Adda blinked. “Yes. The ITA might still be visiting occasionally.”
“We’ll be watching out for them,” Iridian said. “We always are. And what are the chances that they’ll be there at the same time we are?”
“We weren’t expecting Captain Sloane to target the same station we did at the same time either,” said Adda. “But the point is, costume-quality ITA uniforms are much less expensive than explosives.”
“You want to walk in there dressed up as the gods-damned ITA?” Pel stared with a slowly widening grin. “Oh my gods, Sissy. I didn’t think you had it in you.” Adda smiled at him, which meant he’d interpreted her intention correctly.
Iridian looked her over, and she seemed to be sober and present. For some reason, Adda really thought this was a viable plan. It sounded like a one-way ticket back to Venus, but they didn’t have money for equipment to infiltrate the station faster. With the ITA and the intelligences looking for them, there was no time for the recon it’d take to find a safer way in.
Wiley smiled wistfully. “Tash could’ve given you all disguise lessons. The things she said she did with makeup and pins . . .”
If this was really the best plan Adda had, then Iridian would back her play. “Nobody’s expecting this, that’s for gods-damned sure. But the ship’s going to be a problem. The Mayhem doesn’t look anything like an ITA cruiser.”
“True,” said Ad
da. “Do you think Gavran will be able to fly us there, after . . . ?”
“He’s a Kuiper colonist,” Iridian said. “If he can sit up, he can fly. Although, I wonder if he wants to. We’ll ask.”
“All right,” said Adda, “What if we got a shuttle from the Ceres Station orbital port?”
“Those are free,” said Rio. “I’d believe an ITA squad would take one of those.”
“Do they run in squads?” Iridian asked.
“I’ll find out on the way,” Adda said. “We’ll need to find somewhere to print the costumes too. And find a halfway decent textile pattern, not one that’s projected over your regular clothes.”
“Oh my gods, this is awesome,” said Pel. “There’s a textile printer in the entertainment mod. They have some real dancers and they like to change their outfits a lot. I’ll ask them if they ever dress up as ITA agents.”

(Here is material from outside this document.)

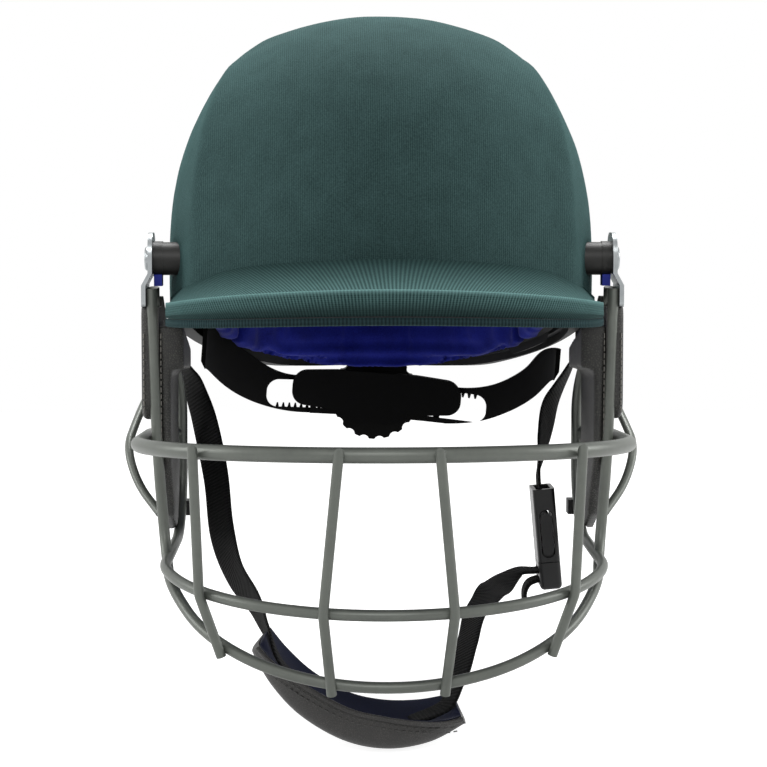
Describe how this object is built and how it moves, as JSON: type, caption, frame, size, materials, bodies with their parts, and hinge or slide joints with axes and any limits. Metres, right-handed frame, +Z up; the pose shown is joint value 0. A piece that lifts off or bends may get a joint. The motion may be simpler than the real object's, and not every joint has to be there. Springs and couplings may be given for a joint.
{
  "type": "cricket helmet",
  "caption": "Cricket helmet with cloth-covered shell and peak, hinged steel face grille, ear guards, padded liner, dial-adjusted rear cradle and buckled chin strap",
  "frame": {"origin": "middle of the head opening, level with the peak's lower edge at its tip", "axes": "+Z up, -Y towards the face and the peak's tip, +X towards the side with the buckle"},
  "size_m": [0.2416, 0.3048, 0.3255],
  "materials": {
    "knit_cloth": "fine ribbed knit",
    "shell_abs": "moulded ABS",
    "foam": "EVA foam",
    "liner_cloth": "brushed blue cloth",
    "trim_rubber": "edge trim",
    "black_nylon": "moulded nylon",
    "blue_rubber": "soft rubber",
    "zinc_steel": "bright pressed steel",
    "grey_steel": "satin grey coating",
    "guard_plastic": "grained",
    "webbing": "ribbed webbing",
    "acetal": "smooth acetal",
    "leatherette": "grained leatherette",
    "navy_cloth": "brushed cloth"
  },
  "bodies": {
    "helmet": {"dome_cover": "knit_cloth", "outer_shell": "shell_abs", "foam_liner": "foam", "rim_trim": "trim_rubber", "pad_rear": "liner_cloth", "pad_left": "liner_cloth", "pad_right": "liner_cloth", "pad_brow": "liner_cloth", "pad_crown": "liner_cloth", "peak_core": "shell_abs", "peak_cover": "knit_cloth", "peak_binding": "knit_cloth", "inner_spacer_left": "black_nylon", "inner_spacer_right": "black_nylon", "outer_spacer_left": "black_nylon", "outer_spacer_right": "black_nylon", "bumper_left": "blue_rubber", "bumper_right": "blue_rubber", "temple_bolts": "zinc_steel", "temple_nuts": "zinc_steel", "strap_rivets": "zinc_steel", "strap_left": "webbing", "strap_right": "webbing", "strap_lower": "webbing", "strap_end": "webbing", "chin_cup": "leatherette", "chin_lining": "navy_cloth", "chin_piping": "leatherette", "buckle_body": "acetal", "buckle_plug": "acetal", "housing_back": "black_nylon", "housing_front": "black_nylon"},
    "dial": {"knob": "black_nylon", "pinion": "acetal"},
    "band_left": {"band_left": "black_nylon"},
    "band_right": {"band_right": "black_nylon"},
    "prong_front": {"prong_front": "acetal"},
    "prong_rear": {"prong_rear": "acetal"},
    "grille": {"side_plate_left": "zinc_steel", "side_plate_right": "zinc_steel", "top_bar": "grey_steel", "mid_bar": "grey_steel", "lower_bar": "grey_steel", "upright_inner_left": "grey_steel", "upright_inner_right": "grey_steel", "upright_outer_left": "grey_steel", "upright_outer_right": "grey_steel", "ear_loop_left": "grey_steel", "ear_loop_right": "grey_steel", "guard_shell_left": "guard_plastic", "guard_shell_right": "guard_plastic", "guard_pad_left": "guard_plastic", "guard_pad_right": "guard_plastic", "guard_tie_left": "trim_rubber", "guard_tie_right": "trim_rubber"}
  },
  "joints": [
    {"name": "grille_tilt", "type": "hinge", "parent": "helmet", "child": "grille", "pos_m": [0, -0.035, 0.026], "axis": [-1, 0, 0], "range_deg": [-3, 6]},
    {"name": "dial_turn", "type": "hinge", "parent": "helmet", "child": "dial", "pos_m": [0, 0.13, -0.051], "axis": [0, -1, 0], "range_deg": [-60, 120]},
    {"name": "band_left_slide", "type": "hinge", "parent": "helmet", "child": "band_left", "pos_m": [0, 0.032, -0.051], "axis": [0.0785, 0, 0.9969], "range_deg": [-8.38, 4.34]},
    {"name": "band_right_slide", "type": "hinge", "parent": "helmet", "child": "band_right", "pos_m": [0, 0.032, -0.051], "axis": [0.0785, 0, 0.9969], "range_deg": [-4.46, 8.62]},
    {"name": "prong_front_press", "type": "slide", "parent": "helmet", "child": "prong_front", "axis": [0, 1, 0], "range_m": [0, 0.0016], "stiffness_N_per_m": 1200, "springref_m": -0.0002},
    {"name": "prong_rear_press", "type": "slide", "parent": "helmet", "child": "prong_rear", "axis": [0, -1, 0], "range_m": [0, 0.0016], "stiffness_N_per_m": 1200, "springref_m": -0.0002}
  ],
  "couplings": [
    {"joint": "band_left_slide", "follows": "dial_turn", "ratio": -0.067356},
    {"joint": "band_right_slide", "follows": "dial_turn", "ratio": 0.069327}
  ]
}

“I guess uniforms with tear-off pants are better than nothing,” Rio said doubtfully.
Adda was reading something on her comp, so Iridian took over the briefing, such as it was. “We gave Biometallic a chance to do this right. Now let’s get it done ourselves.”
“So we get this certificate thing to go with the firmware we got last time,” said Wiley. “How does it get into Adda’s head?”
“We’ve got options,” said Iridian. “If we have to update the firmware ourselves, we need an implant ward in a hospital. I don’t want to do it ourselves, because it’s in Adda’s head and she’s the one with experience modifying implant software.” The sense memory of slamming Noor’s jack into the generator resurfaced. Iridian reached for Adda’s hand again and forced herself not to squeeze too hard. “So we’ll take it to a modder we know on Ceres.”
Pel whined, “We have really bad luck on Ceres.”
“We have mixed luck,” said Iridian. “I got Adda off the ’ject with practically no trouble.”
“Casey helped.” Adda glanced around the table. “We need to leave.”